You can see some examples of routines and charts that will help kids get themselves ready and download some free templates here – Children’s Routines.

Limit distractions

We have always been a no screen before school family. From about year 10 (age 16) onwards though we found it almost impossible to enforce with the older teenagers, but we still enforce it for the younger kids. Not having a TV or other screen to distract them, allows them to focus on getting ready, not what is on the screen.

Practice mindfulness

It can seem like a strange one to end on, but practicing mindfulness in the morning can really help things run smoother. Mindfulness doesn’t mean you have time to sit down quietly with a cup of tea for five minutes on your own (wouldn’t that be amazing!), but it simply means being fully present in the moment.

We all have long to-do lists and it is tempting to start working on them in our mind as we go about getting ready in the morning. We may start thinking about the deadline we have at work or start worrying about how we are going to get through the afternoon’s schedule of after school activities with a tired toddler who didn’t sleep well last night.

But if we are thinking about these things first thing in the morning, we are increasing our own stress levels unnecessarily.
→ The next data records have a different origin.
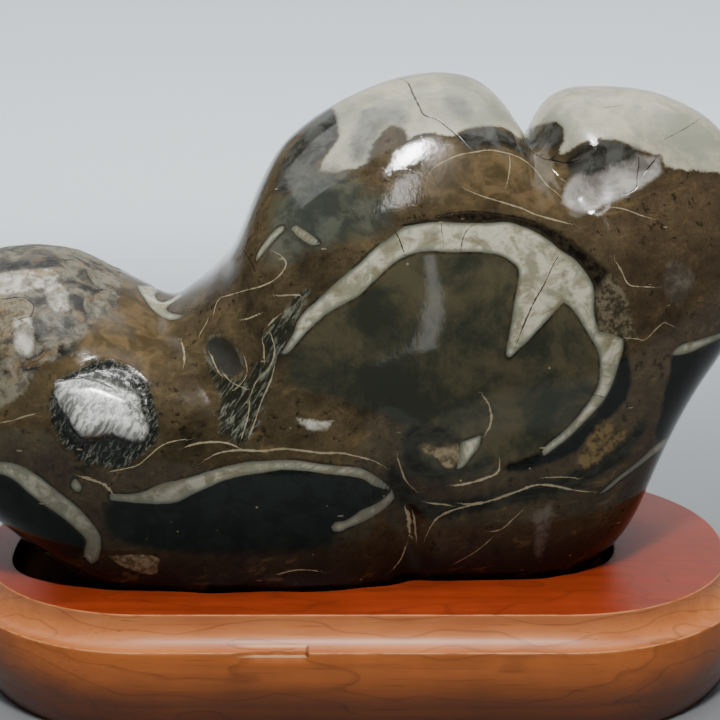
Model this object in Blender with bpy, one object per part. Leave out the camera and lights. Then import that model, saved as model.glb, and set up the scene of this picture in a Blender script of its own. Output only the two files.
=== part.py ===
"""Polished fossil nautilus, standing in the pocket carved for it in a hardwood stand.

The stone is one freely shaped solid: a low lobe on the left, a saddle, and a tall hump on the
right that a notch parts in two. The stand is one board with round ends, a cove along its top
edge and a side that tucks in towards the table.

Lengths below are millimetres. X runs along the stand, Y points away from the viewer, and a
height is counted from the stand's flat top. The origin is the middle of the stand's underside.
"""

import math

import bmesh
import bpy
import numpy as np

MM = 0.001

# The stand
TOP_LENGTH = 280.0
TOP_DEPTH = 142.0
END_RADIUS = 67.5
STAND_HEIGHT = 45.0
COVE_OUT = 7.4
COVE_DROP = 10.5
LIP = 1.2
SIDE_BULGE = 1.4
SIDE_TUCK = 7.0
CORNER_STEPS = 13
COVE_STEPS = 5
SIDE_STEPS = 6

# The pocket in the stand, and how the stone sits in it
POCKET_DEPTH = 8.0
POCKET_CLEARANCE = 2.0
POCKET_LEFT_ROOM = 17.0
POCKET_LEFT_BLEND = 34.0
POCKET_RIGHT_ROOM = 2.5
POCKET_RIGHT_BLEND = 25.0
POCKET_STATIONS = 40
POCKET_SEARCH = 600
REST_GAP = 0.3
UNDERSIDE_TUCK = 0.3

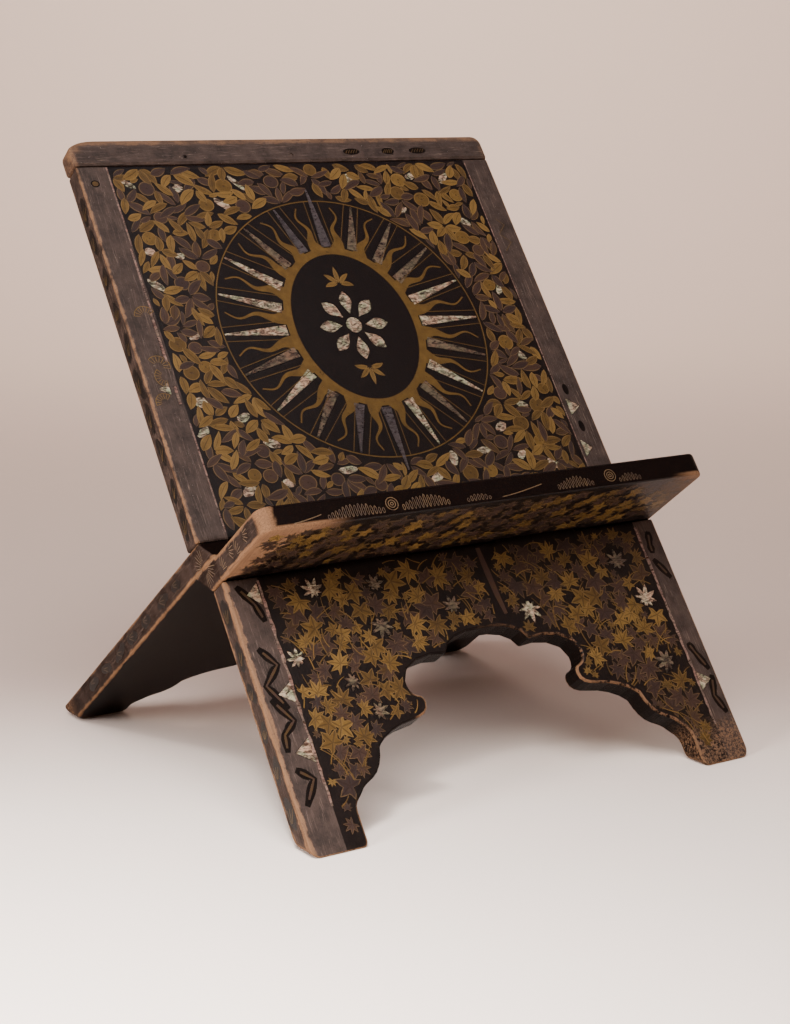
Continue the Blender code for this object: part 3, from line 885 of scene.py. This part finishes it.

Nor are we are being present with the kids and that is often when miscommunication can happen – eg, the kids ask us something, we didn’t really listen properly and we may agree to something that we didn’t mean to. Or we may have missed some cues that things were falling apart with the little ones and it turned into a mess, that we could have prevented if our mind wasn’t miles away on something else.

Mindfulness is a practice and school mornings are the perfect training ground. I know there are mornings where I am distracted by my to-do list and it definitely impacts how smooth the mornings are. Kids have an innate ability to pick up on whether or not we are really there with them and it alters their behaviour if they feel that they are not being listened to.

What else would you add to help make school mornings smoother?